In this tutorial, we will:
Before we build our world, let’s make sure we have the right tools. No one builds a universe without a hammer… and a bunch of other R-packages.
# Load the necessary libraries for plotting and data wrangling
lib <- c("terra", "raster", "lattice", "rayimage", "viridis", "gen3sis", "ggplot2", "persp", "here")
sapply(lib, require, character.only = TRUE, quietly = TRUE, warn.conflicts = TRUE) terra raster lattice rayimage viridis gen3sis ggplot2 persp
TRUE TRUE TRUE FALSE TRUE TRUE TRUE FALSE
here
TRUE Now that our libraries are ready, we need tools to help us generate the world. Below are custom functions to plot the terrain (plot_persp), simulate shape (drop and gaussian_2d), and generate random landscapes (random_landscape). These functions allow us to manipulate and visualize spatial grids with elevation data.
plot_persp <- function(x, y, z, lcol=topo.colors, ...) {
zz <- (z[-1,-1] + z[-1,-ncol(z)] + z[-nrow(z),-1] + z[-nrow(z),-ncol(z)])/4
breaks <- hist(zz, plot=FALSE)$breaks
cols <- lcol(length(breaks)-1)
zzz <- cut(zz, breaks=breaks, labels=cols)
persp(x, y, z, col=as.character(zzz),
phi=30, theta=-25, ltheta = -70,
expand = 0.5, border = NA, box = FALSE, shade = 0.75, ...)
# list(breaks=breaks)
}
# 'shape
drop <- function(x,y, a=3, ...) {
r <- sqrt(x^2+y^2)
# avoid zero division
r[r==0] <- 1
z <- a * sin(r)/r
}
gaussian_2d <- function(x,y, x0, y0, sdx, sdy, a) {
r <- (((x-x0)^2)/(2*sdx^2))+(((y-y0)^2)/(2*sdy^2))
z <- a*exp(-r)
return(z)
}
# 'generator
random_lanscape <- function(x,y, n=2){
zf <- 0
for (i in 1:n){
zf <- zf+outer(x, y, gaussian_2d, x0=sample(x,1), y0=sample(y,1), sdx=rnorm(1,2,5), sdy=rnorm(1,2,5), a=rnorm(1,2,2))
}
return(zf)
}
set_landscape_t <- function(x=seq(-10, 10, length=60),y=NA, t=-4:0,
x0t=function(t){rep(0,length(t))},
y0t=function(t){rep(0,length(t))},
sdxt=function(t){2/(abs(t)+1)}, sdyt=NA,
at=function(t){abs(t)+1}){
if (any(is.na(y))){y=x}
if (any(is.na(sdyt))){sdyt=sdxt}
l <- list()
for (i in 1:length(t)){
ti <- t[i]
l[[i]] <- outer(x, y, gaussian_2d, x0=x0t(ti), y0=y0t(ti), sdx=sdxt(ti), sdy=sdyt(ti), a=at(ti))
names(l)[i] <- paste0("x0=",x0t(ti), "|y0=",y0t(ti), "|sdx=", sdxt(ti),"|sdy=",sdyt(ti),"|a=", at(ti))
}
return(l)
}Every world (i.e raster) needs a grid to hold it together.
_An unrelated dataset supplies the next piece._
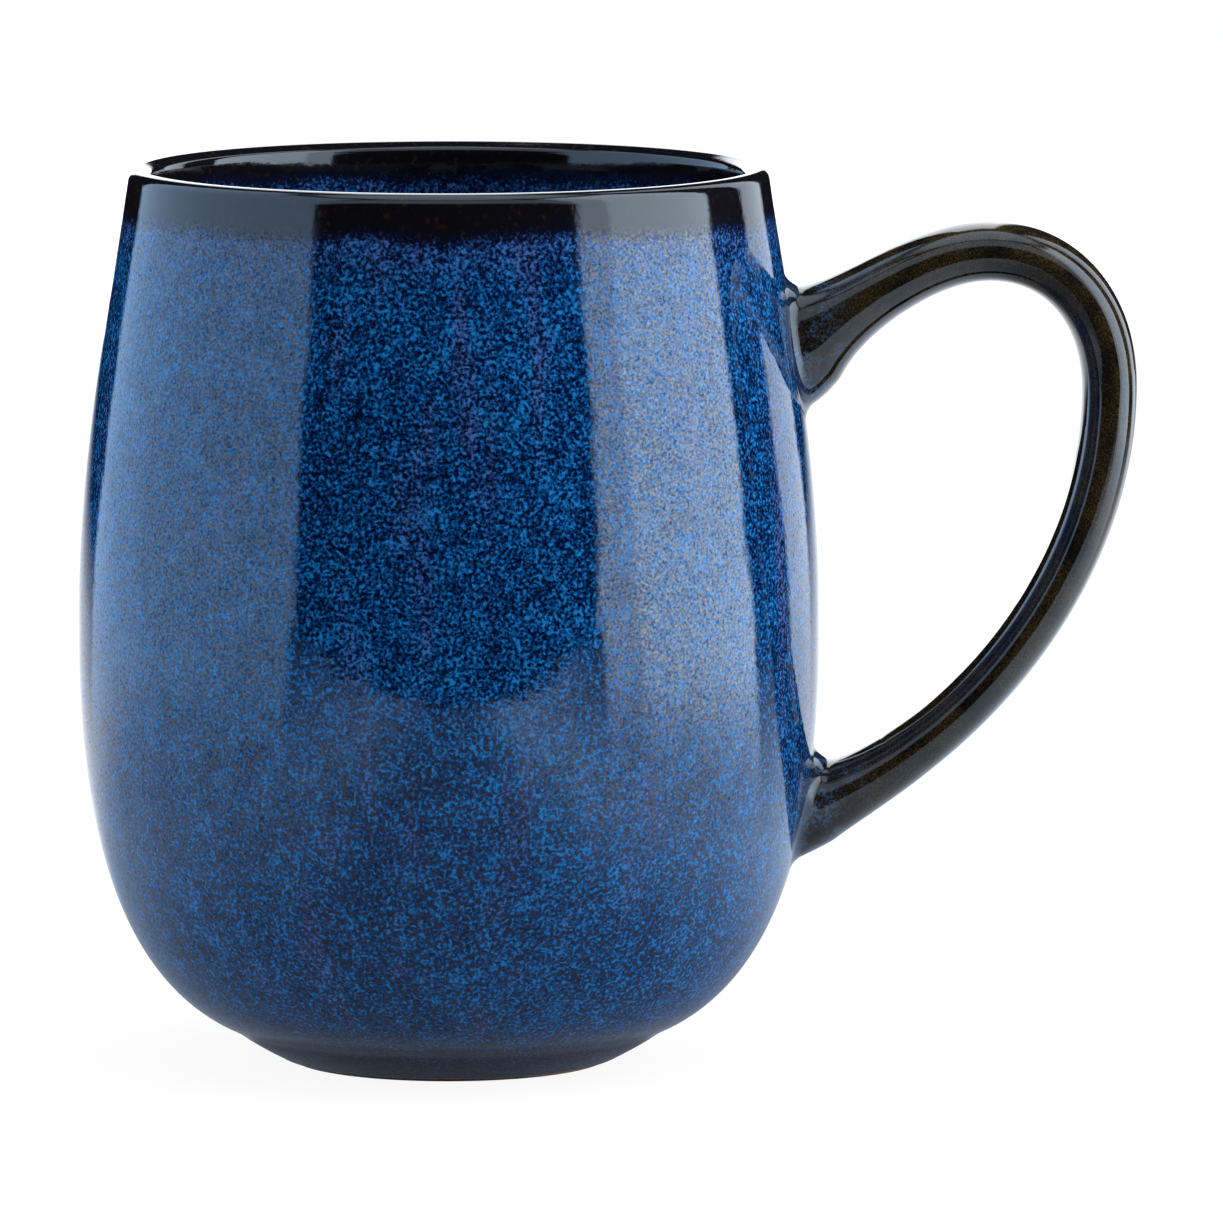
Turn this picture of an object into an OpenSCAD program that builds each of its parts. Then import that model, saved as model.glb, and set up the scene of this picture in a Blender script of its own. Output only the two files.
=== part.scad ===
// Barrel-shaped stoneware mug with a pulled strap handle.
// The cup wall, floor and foot ring are one thrown piece; the handle is a second piece stuck on with slip.
// Coats of glaze lie on the clay. Only the bottom edge of the foot ring is bare.
// The origin is the centre of the foot ring on the table, +Z is up, and the handle points along +X.

/* [Cup] */
// Height from the table to the top of the lip
height = 110; // [100:0.5:135]
// Largest outside radius, at the belly
belly_r = 45.4; // [42:0.1:55]
// Height of the belly above the table
belly_z = 55; // [48:0.5:62]
// Outside radius where the rounded lip begins
rim_r = 39.3; // [34:0.05:44]
// Inward lean of the wall at the lip, in degrees
rim_lean = 8.3; // [3:0.1:14]
// Reach of the belly curve upwards, towards the lip
upper_fullness = 20; // [12:0.5:26]
// Length of nearly straight wall under the lip
lip_straight = 16; // [8:0.5:20]
// Reach of the belly curve downwards, towards the foot
lower_fullness = 9.5; // [6:0.5:16]
// Reach of the rounded base outwards, from the foot
base_fullness = 21; // [15:0.5:24]
// Rise of the rounded base where it leaves the foot, in degrees
base_rise = 23; // [15:1:30]
// Thickness of the clay wall
wall = 3.6; // [3:0.1:5]
// Thickness of the finished lip, glaze included
lip_t = 3.2; // [2.6:0.1:4]
// Depth below the lip at which the wall starts to thin towards it on the inside
lip_taper_h = 11; // [8:0.5:16]
// Outward flare of the inside wall where it meets the lip, in degrees
lip_flare = 5; // [0:0.5:10]

/* [Floor and foot] */
// Thickness of the clay floor at its middle
floor_t = 4.6; // [3.5:0.1:7]
// Height on the outside below which the inside starts to round into the floor
floor_curve_z = 16; // [13:0.5:22]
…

We will work without a coordinate system in a simple 1 unit grid. This will allow us to focus on the shape of the landscape without worrying about real-world problems (distortion).
# size of the grid
nlg <- 1
### single simple -----
x <- seq(-20, 20, by=nlg)
y <- x
z <- outer(x, y, gaussian_2d, x0=0, y0=0, sdx=2, sdy=2, a=10)
plot_persp(x, y, z)
Next, let’s make it funky…
The drop function can be used to create a terrain similar to an island by generating a peak that gradually descends towards the edges. This creates a radial pattern of decreasing elevation, much like a small volcanic island with surrounding lagoons. While this isn’t a very realistic model (Ask Tristan), its fun 🤓.
### single simple drop -----
z <- outer(x, y, drop, x0=20, y0=20, a=10)
plot_persp(x, y, z)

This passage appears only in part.